17

9.7K 744 74
                                    

Di bawah redupnya penerangan kamar karena gorden yang belum disingkap, Sing membanting alat sihir perekam dengan kuat hingga hancur berkeping-keping.

Tanpa sepengetahuan Jayan, ia meletakkan alat perekam di kamar lelaki itu. Sing menarik rambutnya, melampiaskan amarah melihat Leo yang berani mendekati miliknya.

"Brengsek! Aku akan membunuhmu."

Napas Sing memburu. Niatnya untuk melihat wajah lucu Jayan ketika tidur terhempas sudah. Leo sama sekali tak mengindahkan peringatannya untuk tidak mendekati Jayan.

"Tidak apa-apa. Jayan menyukaiku, bukan dia." Sing tersenyum, kemudian wajahnya kembali cemas. "benar, kan? Jayan tidak mungkin membuangku. Tidak!"

Jantung Sing berdebar kencang. Ia melirik pecahan alat perekam tadi, mengambil yang paling besar, menggenggamnya di tangan kanan dengan kuat hingga darah kental menetes dari sela jari.
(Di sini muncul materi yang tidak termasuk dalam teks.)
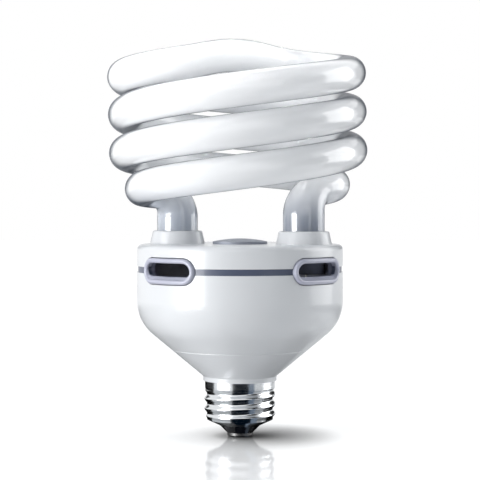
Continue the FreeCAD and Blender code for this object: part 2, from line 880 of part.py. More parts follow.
def fusible_resistor():
    """A resistor in a sleeve that stands on one lead, with the other one bent back up to the board."""
    (x, near), (_, far) = leads_along_y(fuse_spot, fuse_reach)
    low = board_z - fuse_length
    turn = low - fuse_loop
    body = cylinder(fuse_r, low, board_z, x, near)
    down = cylinder(lead_r, turn, low, x, near)
    across = block(2 * lead_r, far - near + 2 * lead_r, turn - 2 * lead_r, turn, x, (near + far) / 2)
    back = cylinder(lead_r, turn, board_top + lead_stub, x, far)
    return joined([body, down, across, back, lead(x, near)])


def ptc_thermistor():
    x, y = spot(ptc_spot)
    foot = Vector(x - ptc_thickness / 2, y, board_z - ptc_drop)
    disc = Part.makeCylinder(ptc_r, ptc_thickness, foot, Vector(1, 0, 0))
    return joined([disc] + [lead(px, py, ptc_drop / 2) for px, py in leads_along_y(ptc_spot, ptc_reach)])


def wire_wrap_pins():
    high = board_top + pin_height
    return side_by_side([block(pin_width, pin_width, board_z, high, x, y) for x, y in pin_places()])


def electrode_leads():
    """Each lead leaves the end of the tube and is wound round its pin."""
    parts = []
    low = board_top + wrap_low
    high = low + wrap_height
    for x, y in pin_places():
        wrap = cylinder(wrap_r, low, high, x, y)
        wire = cylinder(lead_r, (low + high) / 2, tube_end_z, x + pin_width / 2 + lead_r + wrap_gap, y)
        parts.append(joined([wrap, wire]).cut(block(pin_width, pin_width, low, high, x, y)))
    return side_by_side(parts)


def live_wire():
    """From the board past the main capacitor, down the cap's middle into the contact's rivet."""
    bulk_low = board_z - bulk_height
    return rounded_rod(wire_r, [
        Vector(0, -wire_reach, board_top + lead_stub), Vector(0, -wire_reach, board_z - bulk_height / 2),
        Vector(0, -wire_reach, bulk_low - wire_bend_gap),
        Vector(0, 0, cap_rim_z - spigot_length - wire_bend_gap),
        Vector(0, 0, cap_foot_z + insulator_height / 2 - wire_bend_gap), Vector(0, 0, contact_height),
    ])


def neutral_wire():
    """From the board down through the spigot to the inside of the cap's metal."""
    metal_r = thread_root_r - cap_metal
    land_z = thread_start_z + thread_pitch * (thread_ridges - 1)
    inside = cap_band_r - fit - wall - 2 * wire_r
    return rounded_rod(wire_r, [
        Vector(0, wire_reach, board_top + lead_stub), Vector(0, wire_reach, board_z - bulk_height / 2),
        Vector(0, inside, cap_rim_z + neck_height + wire_bend_gap),
        Vector(0, inside, cap_rim_z - spigot_length - wire_bend_gap), Vector(0, metal_r - wire_r, land_z),
    ])


def main():
    os.makedirs("parts", exist_ok=True)
    makers = [
        spiral_tube, tube_cement, upper_cover, vent_ring, centre_disc, lower_housing, screw_shell, cap_insulator,
        centre_contact, circuit_board, bulk_capacitor, choke_core, choke_bobbin, choke_winding, drive_toroid,
        drive_windings, power_transistors, film_capacitors, rectifier_diodes, resistors, filter_choke,
        fusible_resistor, ptc_thermistor, wire_wrap_pins, electrode_leads, live_wire, neutral_wire,
    ]
    for maker in makers:
        save(maker(), maker.__name__)


main()
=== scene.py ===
"""The looks of the spiral energy saving lamp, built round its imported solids, in metres."""

import json
import math

import bmesh
import bpy
from mathutils import Matrix, Vector

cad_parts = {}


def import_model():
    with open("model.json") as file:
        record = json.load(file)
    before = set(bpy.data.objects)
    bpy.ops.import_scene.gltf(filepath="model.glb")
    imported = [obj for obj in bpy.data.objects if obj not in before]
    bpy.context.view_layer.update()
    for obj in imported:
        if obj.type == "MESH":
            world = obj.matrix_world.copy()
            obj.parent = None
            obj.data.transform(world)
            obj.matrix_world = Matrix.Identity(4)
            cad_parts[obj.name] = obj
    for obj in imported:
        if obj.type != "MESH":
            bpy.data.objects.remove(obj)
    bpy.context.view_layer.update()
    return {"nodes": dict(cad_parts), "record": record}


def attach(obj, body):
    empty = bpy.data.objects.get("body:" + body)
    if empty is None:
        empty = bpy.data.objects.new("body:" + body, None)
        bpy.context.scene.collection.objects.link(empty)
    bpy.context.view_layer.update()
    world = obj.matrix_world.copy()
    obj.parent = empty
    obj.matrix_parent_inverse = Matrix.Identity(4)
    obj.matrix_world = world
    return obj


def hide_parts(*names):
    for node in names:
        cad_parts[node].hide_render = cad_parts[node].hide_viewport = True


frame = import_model()
nodes = frame["nodes"]

MM = 0.001

# The glass tube: its route is the solid's, and its radius a hair less so that it stays inside the solid
TUBE_R = 6.08 * MM
LEG_R = 7.6 * MM
COIL_RADIUS = 41.4 * MM
COIL_PITCH = 28.2 * MM
COIL_TURNS = 1.296
COIL_TOP_Z = 133.4 * MM
CROWN_Z = 140.5 * MM
CROWN_CREST = 12.0 * MM
CROSSING_ANGLE = 40.0
GLASS_LEAN = 1.3
GLASS_NOD = 1.7
RUN_IN_RADIUS = 33.0 * MM
TURN_IN_RADIUS = 14.0 * MM
TURN_IN_ANGLE = 52.0
BEND_RADIUS = 9.5 * MM
TUBE_END_Z = 60.5 * MM
LEAN_PIVOT_Z = 76.0 * MM

# How finely the tube is cut
TUBE_SIDES = 48
DEGREES_PER_STEP = 3
FEWEST_STEPS = 6
BEND_STEPS = 24
LEG_STEPS = 12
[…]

Sing membuang kaca itu ketika dirasa lukanya sudah cukup. Berjalan ke arah cermin untuk merapikan rambut. Ia harus tampil sempurna di depan Jayan.

Sing keluar kamar menuju tempat orang yang paling ia sayangi. Membiarkan darahnya menetes di sepanjang jalan.

"Jayan ...." Sing mengetuk pintu dengan suara rendah.

"Jayan? Kau sudah bangun?"

Pintu terbuka, menampilkan Jayan yang sedang menggosok pelan matanya.

"Aku izin sakit hari ini, apa kau lupa?" Zayyan mengira Sing menjemputnya sepagi ini untuk pergi bersama ke kelas.

Sing tersenyum, memperlihatkan tangannya yang terluka.

Zayyan melotot. "Apa ini? Apa yang terjadi? Siapa yang melukaimu?"

Zayyan terhuyung ke belakang menahan beban tubuh lelaki itu. Sing menutup pintu dengan kakinya hingga menimbulkan suara yang keras.

"Sing, ayo kita ke klink! Ini harus dijahit!"

"Tidak, aku hanya ingin memelukmu." Sing memeluk Jayan erat. Piyama lelaki itu sampai berlumuran darah Sing yang terus menetes.

"Kau akan kehabisan banyak darah!"

Zayyan terkejut, Sing menyatukan bibir mereka. Membawanya berbaring dengan posisi Sing yang mengukung.

Ciuman Sing menuntut, menggigit bibir bawah Jayan kuat hingga ia meringis. Zayyan merasakan perih dan asin di sela ciuman itu.

"Ini tandaku." Sing mengusap dengan ibu jarinya bibir Jayan yang terluka. "kau milikku, Jayan. Kau harus ingat itu."

Zayyan terdiam. Merasakan napas Sing yang memburu di ceruk lehernya.

"Apa yang terjadi?"

"Pembunuh bayaran menyerang. Aku lengah dan untung saja hanya luka kecil." Sing mengecup leher Jayan, menjilat kemudian hingga Jayan mendesah.

"Hentikan. Lukamu harus diobati dulu."

"Kau obatnya."

Zayyan menahan bibir Sing dengan tangannya. "Itu perlu jahitan. Minggirlah!" Ia menendang perut Sing hingga lelaki itu memberikan sedikit celah.

Zayyan berdiri. Memakai pakaian yang sedikit rapi untuk membawa Sing ke klinik. Ia menyeretnya, mengabaikan lelaki yang menggerutu di belakang tubuhnya.

"Padahal cukup bercinta saja luka ini akan membaik."

"Bercinta kepalamu!"

Zayyan kesal. Masih pagi ada saja masalah yang terjadi. Untunglah Dokter klinik sudah ada di tempat.